## START
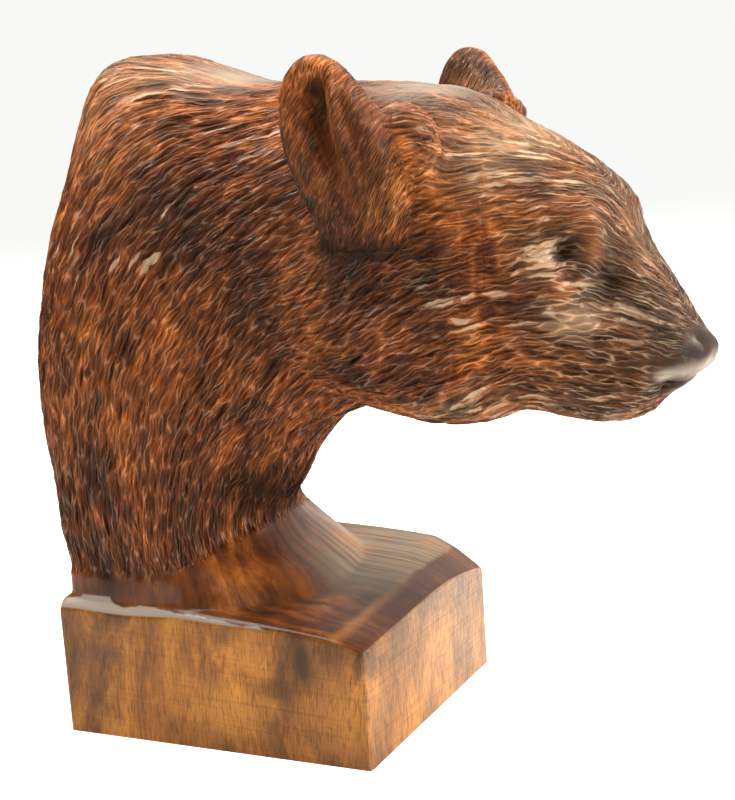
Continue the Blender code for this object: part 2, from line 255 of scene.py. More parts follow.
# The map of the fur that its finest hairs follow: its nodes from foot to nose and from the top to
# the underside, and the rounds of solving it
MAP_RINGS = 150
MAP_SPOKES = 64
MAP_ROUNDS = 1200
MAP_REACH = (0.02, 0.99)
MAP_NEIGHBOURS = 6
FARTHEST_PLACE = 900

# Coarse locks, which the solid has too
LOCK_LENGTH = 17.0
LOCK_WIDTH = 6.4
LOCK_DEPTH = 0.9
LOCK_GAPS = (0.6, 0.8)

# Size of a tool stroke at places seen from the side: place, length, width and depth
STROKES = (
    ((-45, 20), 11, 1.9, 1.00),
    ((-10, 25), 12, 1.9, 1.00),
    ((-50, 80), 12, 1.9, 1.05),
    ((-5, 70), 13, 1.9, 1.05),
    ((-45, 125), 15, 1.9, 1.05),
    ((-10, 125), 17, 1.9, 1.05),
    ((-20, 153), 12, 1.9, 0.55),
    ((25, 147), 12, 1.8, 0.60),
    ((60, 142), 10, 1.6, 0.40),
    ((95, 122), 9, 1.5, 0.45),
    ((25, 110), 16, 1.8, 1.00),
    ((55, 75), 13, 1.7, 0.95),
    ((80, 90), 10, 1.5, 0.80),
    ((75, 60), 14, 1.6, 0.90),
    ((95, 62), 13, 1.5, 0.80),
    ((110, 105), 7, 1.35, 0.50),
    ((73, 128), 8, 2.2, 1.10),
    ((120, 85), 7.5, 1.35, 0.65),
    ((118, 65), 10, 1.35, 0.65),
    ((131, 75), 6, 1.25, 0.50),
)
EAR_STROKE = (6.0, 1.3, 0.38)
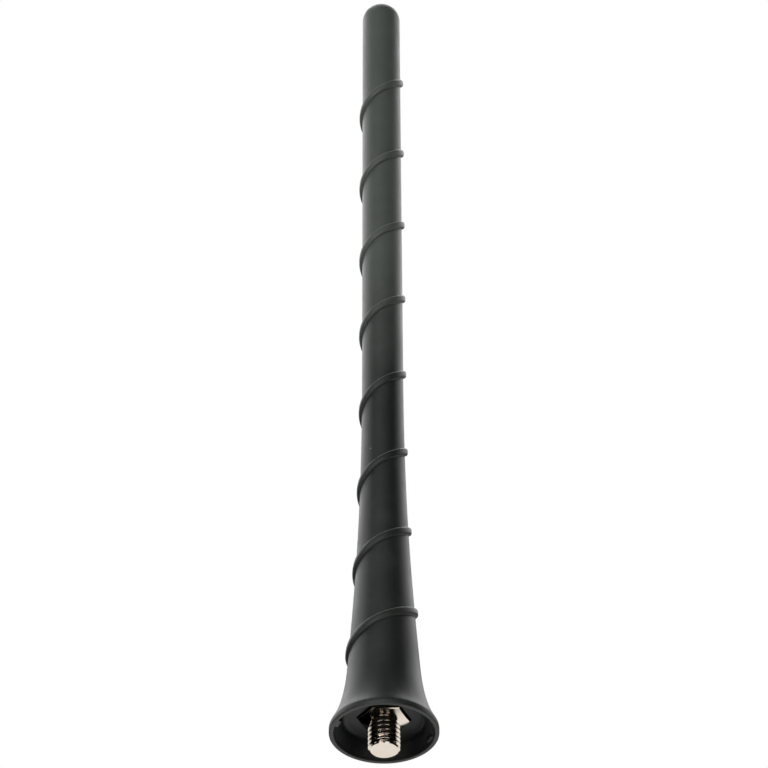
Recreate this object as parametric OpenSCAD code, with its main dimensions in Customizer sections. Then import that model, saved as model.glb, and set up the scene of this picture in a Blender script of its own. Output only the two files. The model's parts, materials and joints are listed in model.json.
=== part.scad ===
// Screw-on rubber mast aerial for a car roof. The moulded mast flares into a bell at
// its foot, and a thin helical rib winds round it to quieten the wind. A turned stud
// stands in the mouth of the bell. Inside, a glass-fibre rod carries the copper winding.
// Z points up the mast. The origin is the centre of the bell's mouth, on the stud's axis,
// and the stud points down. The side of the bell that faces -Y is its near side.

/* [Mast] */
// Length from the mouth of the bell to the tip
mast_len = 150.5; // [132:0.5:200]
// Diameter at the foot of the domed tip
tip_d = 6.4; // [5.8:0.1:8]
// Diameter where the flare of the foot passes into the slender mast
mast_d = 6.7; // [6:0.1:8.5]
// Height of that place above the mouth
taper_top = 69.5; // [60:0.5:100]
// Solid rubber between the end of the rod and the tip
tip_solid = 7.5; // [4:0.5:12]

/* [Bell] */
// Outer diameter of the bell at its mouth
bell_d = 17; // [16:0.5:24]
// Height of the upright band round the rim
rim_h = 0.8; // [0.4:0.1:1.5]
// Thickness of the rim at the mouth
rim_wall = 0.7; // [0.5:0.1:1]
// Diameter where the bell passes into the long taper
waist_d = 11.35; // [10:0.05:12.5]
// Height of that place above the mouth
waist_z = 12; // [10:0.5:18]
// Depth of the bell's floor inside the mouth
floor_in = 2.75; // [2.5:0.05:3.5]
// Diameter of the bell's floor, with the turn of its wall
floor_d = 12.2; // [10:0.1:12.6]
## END
Quote only the stretch of lines that starts the data above and ends with the line containing "Recreate this object", both included.

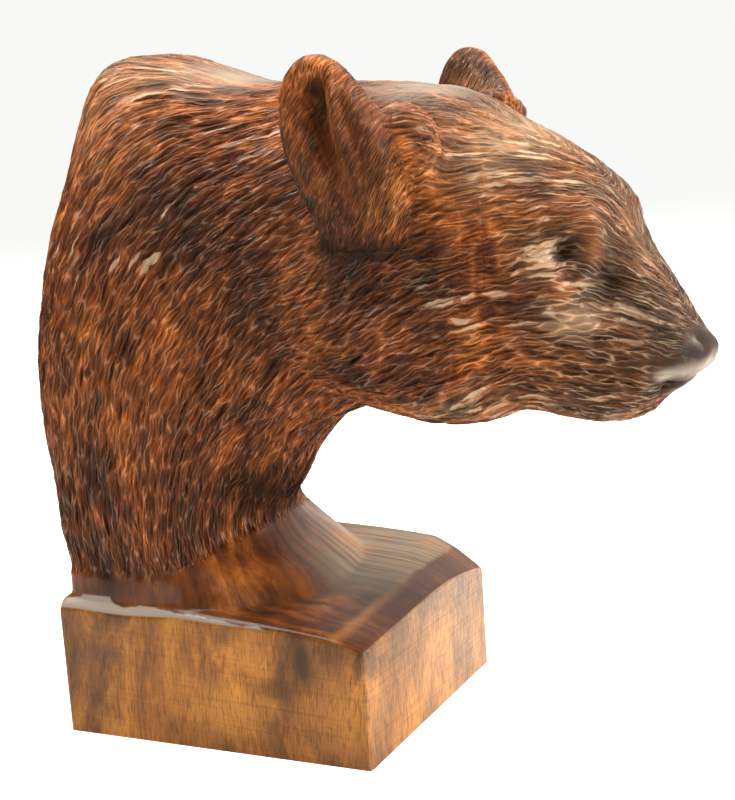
Continue the Blender code for this object: part 2, from line 255 of scene.py. More parts follow.
# The map of the fur that its finest hairs follow: its nodes from foot to nose and from the top to
# the underside, and the rounds of solving it
MAP_RINGS = 150
MAP_SPOKES = 64
MAP_ROUNDS = 1200
MAP_REACH = (0.02, 0.99)
MAP_NEIGHBOURS = 6
FARTHEST_PLACE = 900

# Coarse locks, which the solid has too
LOCK_LENGTH = 17.0
LOCK_WIDTH = 6.4
LOCK_DEPTH = 0.9
LOCK_GAPS = (0.6, 0.8)

# Size of a tool stroke at places seen from the side: place, length, width and depth
STROKES = (
    ((-45, 20), 11, 1.9, 1.00),
    ((-10, 25), 12, 1.9, 1.00),
    ((-50, 80), 12, 1.9, 1.05),
    ((-5, 70), 13, 1.9, 1.05),
    ((-45, 125), 15, 1.9, 1.05),
    ((-10, 125), 17, 1.9, 1.05),
    ((-20, 153), 12, 1.9, 0.55),
    ((25, 147), 12, 1.8, 0.60),
    ((60, 142), 10, 1.6, 0.40),
    ((95, 122), 9, 1.5, 0.45),
    ((25, 110), 16, 1.8, 1.00),
    ((55, 75), 13, 1.7, 0.95),
    ((80, 90), 10, 1.5, 0.80),
    ((75, 60), 14, 1.6, 0.90),
    ((95, 62), 13, 1.5, 0.80),
    ((110, 105), 7, 1.35, 0.50),
    ((73, 128), 8, 2.2, 1.10),
    ((120, 85), 7.5, 1.35, 0.65),
    ((118, 65), 10, 1.35, 0.65),
    ((131, 75), 6, 1.25, 0.50),
)
EAR_STROKE = (6.0, 1.3, 0.38)
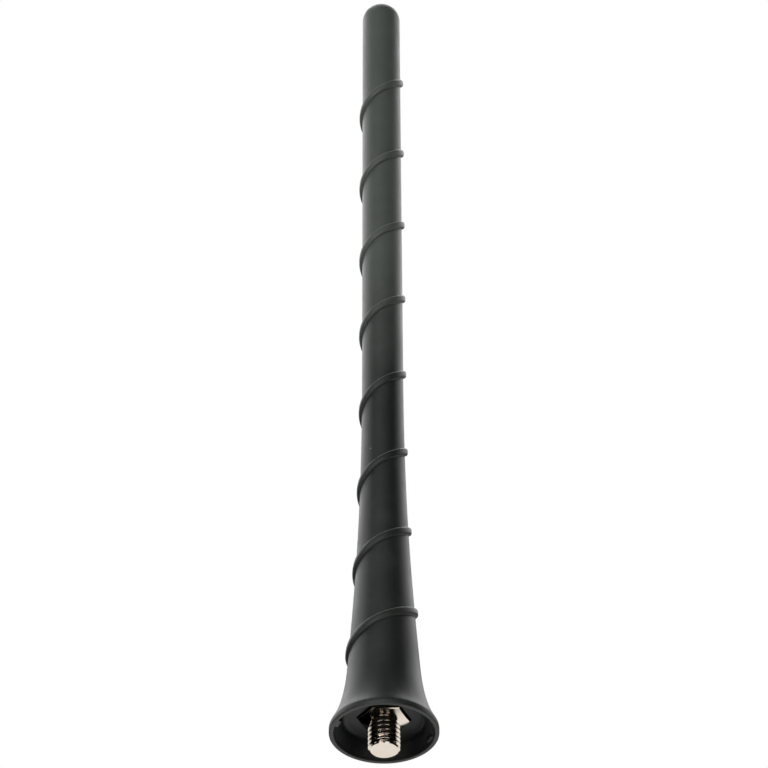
Recreate this object as parametric OpenSCAD code, with its main dimensions in Customizer sections. Then import that model, saved as model.glb, and set up the scene of this picture in a Blender script of its own. Output only the two files. The model's parts, materials and joints are listed in model.json.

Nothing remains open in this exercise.